**Source excerpt**

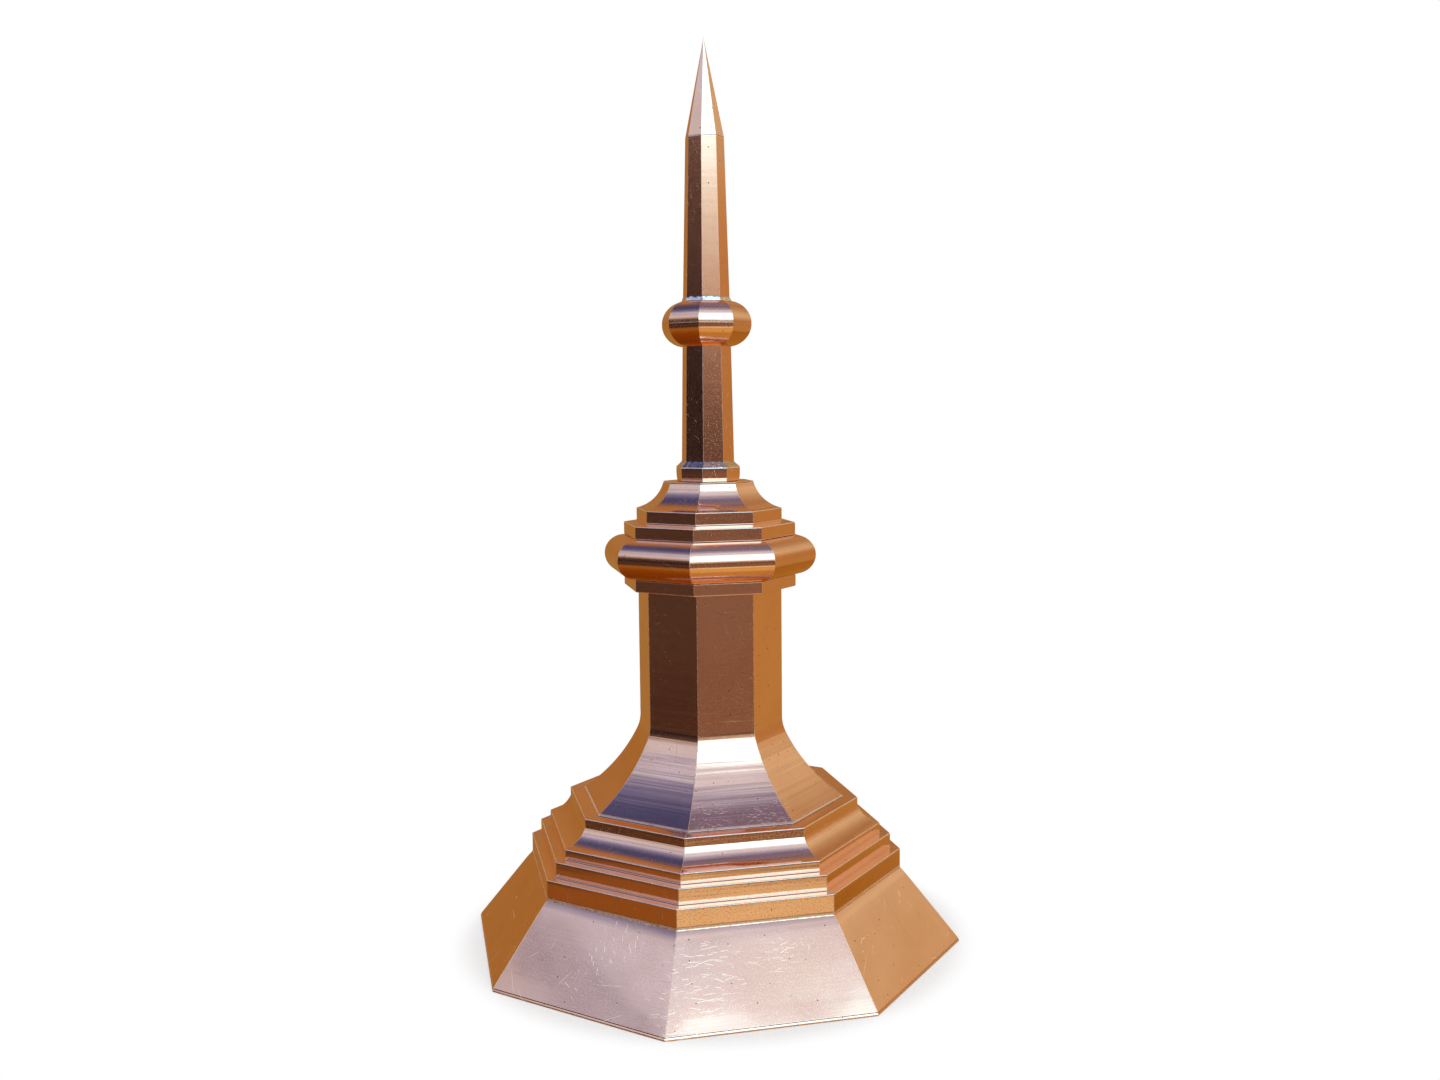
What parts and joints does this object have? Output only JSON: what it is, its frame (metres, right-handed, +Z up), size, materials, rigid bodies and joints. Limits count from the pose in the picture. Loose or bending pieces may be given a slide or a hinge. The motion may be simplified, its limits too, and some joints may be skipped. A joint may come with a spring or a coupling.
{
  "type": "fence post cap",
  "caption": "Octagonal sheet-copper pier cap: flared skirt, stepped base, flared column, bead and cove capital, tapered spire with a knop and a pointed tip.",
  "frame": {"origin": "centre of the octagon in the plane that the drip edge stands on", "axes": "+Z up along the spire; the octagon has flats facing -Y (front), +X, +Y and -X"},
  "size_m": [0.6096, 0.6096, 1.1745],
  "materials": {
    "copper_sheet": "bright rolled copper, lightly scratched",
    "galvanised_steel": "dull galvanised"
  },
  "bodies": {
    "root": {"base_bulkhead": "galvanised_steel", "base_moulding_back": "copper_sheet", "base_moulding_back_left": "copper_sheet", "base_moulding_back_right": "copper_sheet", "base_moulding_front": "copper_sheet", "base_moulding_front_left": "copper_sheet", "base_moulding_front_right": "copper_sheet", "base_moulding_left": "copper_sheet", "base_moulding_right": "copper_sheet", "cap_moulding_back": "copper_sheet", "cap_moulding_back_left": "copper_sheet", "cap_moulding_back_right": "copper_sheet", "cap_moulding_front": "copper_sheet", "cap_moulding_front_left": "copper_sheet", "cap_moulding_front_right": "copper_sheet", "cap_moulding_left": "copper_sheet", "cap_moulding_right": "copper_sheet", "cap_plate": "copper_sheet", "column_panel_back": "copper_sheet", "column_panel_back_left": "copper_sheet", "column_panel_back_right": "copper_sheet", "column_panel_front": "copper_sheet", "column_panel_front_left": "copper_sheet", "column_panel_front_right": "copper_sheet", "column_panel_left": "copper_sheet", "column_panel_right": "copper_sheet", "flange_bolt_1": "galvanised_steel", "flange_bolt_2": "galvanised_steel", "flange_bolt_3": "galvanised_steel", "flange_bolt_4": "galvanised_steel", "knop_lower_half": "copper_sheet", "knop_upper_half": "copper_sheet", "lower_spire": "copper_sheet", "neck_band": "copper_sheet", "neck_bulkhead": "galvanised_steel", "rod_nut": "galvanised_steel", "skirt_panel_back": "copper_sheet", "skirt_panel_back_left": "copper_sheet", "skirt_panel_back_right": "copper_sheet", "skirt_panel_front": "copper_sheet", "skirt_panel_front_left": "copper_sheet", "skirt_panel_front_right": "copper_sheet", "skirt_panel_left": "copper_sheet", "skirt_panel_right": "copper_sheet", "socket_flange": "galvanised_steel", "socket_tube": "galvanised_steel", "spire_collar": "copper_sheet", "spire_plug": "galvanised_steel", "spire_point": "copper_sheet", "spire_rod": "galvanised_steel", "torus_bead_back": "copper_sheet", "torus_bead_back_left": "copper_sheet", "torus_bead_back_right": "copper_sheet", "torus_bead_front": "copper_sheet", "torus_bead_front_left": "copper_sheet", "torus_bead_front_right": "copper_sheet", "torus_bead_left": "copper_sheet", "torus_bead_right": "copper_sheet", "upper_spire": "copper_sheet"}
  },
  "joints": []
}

**Problem to work on**
Extract the full listing above without altering anything.

**Result of the task**
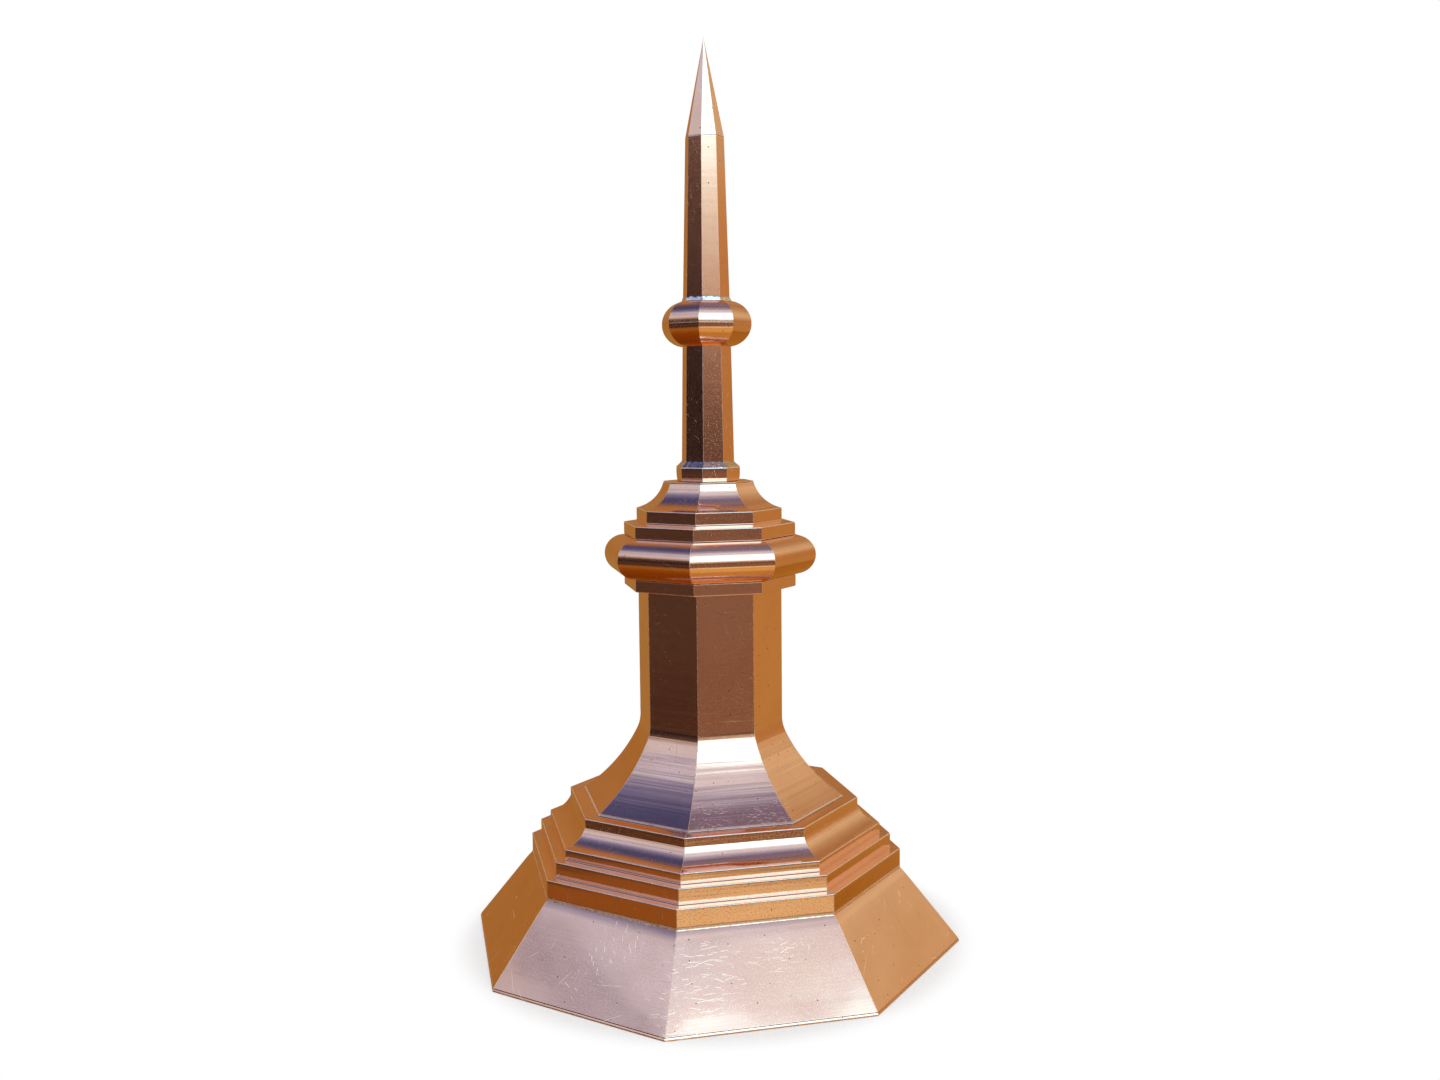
What parts and joints does this object have? Output only JSON: what it is, its frame (metres, right-handed, +Z up), size, materials, rigid bodies and joints. Limits count from the pose in the picture. Loose or bending pieces may be given a slide or a hinge. The motion may be simplified, its limits too, and some joints may be skipped. A joint may come with a spring or a coupling.
{
  "type": "fence post cap",
  "caption": "Octagonal sheet-copper pier cap: flared skirt, stepped base, flared column, bead and cove capital, tapered spire with a knop and a pointed tip.",
  "frame": {"origin": "centre of the octagon in the plane that the drip edge stands on", "axes": "+Z up along the spire; the octagon has flats facing -Y (front), +X, +Y and -X"},
  "size_m": [0.6096, 0.6096, 1.1745],
  "materials": {
    "copper_sheet": "bright rolled copper, lightly scratched",
    "galvanised_steel": "dull galvanised"
  },
  "bodies": {
    "root": {"base_bulkhead": "galvanised_steel", "base_moulding_back": "copper_sheet", "base_moulding_back_left": "copper_sheet", "base_moulding_back_right": "copper_sheet", "base_moulding_front": "copper_sheet", "base_moulding_front_left": "copper_sheet", "base_moulding_front_right": "copper_sheet", "base_moulding_left": "copper_sheet", "base_moulding_right": "copper_sheet", "cap_moulding_back": "copper_sheet", "cap_moulding_back_left": "copper_sheet", "cap_moulding_back_right": "copper_sheet", "cap_moulding_front": "copper_sheet", "cap_moulding_front_left": "copper_sheet", "cap_moulding_front_right": "copper_sheet", "cap_moulding_left": "copper_sheet", "cap_moulding_right": "copper_sheet", "cap_plate": "copper_sheet", "column_panel_back": "copper_sheet", "column_panel_back_left": "copper_sheet", "column_panel_back_right": "copper_sheet", "column_panel_front": "copper_sheet", "column_panel_front_left": "copper_sheet", "column_panel_front_right": "copper_sheet", "column_panel_left": "copper_sheet", "column_panel_right": "copper_sheet", "flange_bolt_1": "galvanised_steel", "flange_bolt_2": "galvanised_steel", "flange_bolt_3": "galvanised_steel", "flange_bolt_4": "galvanised_steel", "knop_lower_half": "copper_sheet", "knop_upper_half": "copper_sheet", "lower_spire": "copper_sheet", "neck_band": "copper_sheet", "neck_bulkhead": "galvanised_steel", "rod_nut": "galvanised_steel", "skirt_panel_back": "copper_sheet", "skirt_panel_back_left": "copper_sheet", "skirt_panel_back_right": "copper_sheet", "skirt_panel_front": "copper_sheet", "skirt_panel_front_left": "copper_sheet", "skirt_panel_front_right": "copper_sheet", "skirt_panel_left": "copper_sheet", "skirt_panel_right": "copper_sheet", "socket_flange": "galvanised_steel", "socket_tube": "galvanised_steel", "spire_collar": "copper_sheet", "spire_plug": "galvanised_steel", "spire_point": "copper_sheet", "spire_rod": "galvanised_steel", "torus_bead_back": "copper_sheet", "torus_bead_back_left": "copper_sheet", "torus_bead_back_right": "copper_sheet", "torus_bead_front": "copper_sheet", "torus_bead_front_left": "copper_sheet", "torus_bead_front_right": "copper_sheet", "torus_bead_left": "copper_sheet", "torus_bead_right": "copper_sheet", "upper_spire": "copper_sheet"}
  },
  "joints": []
}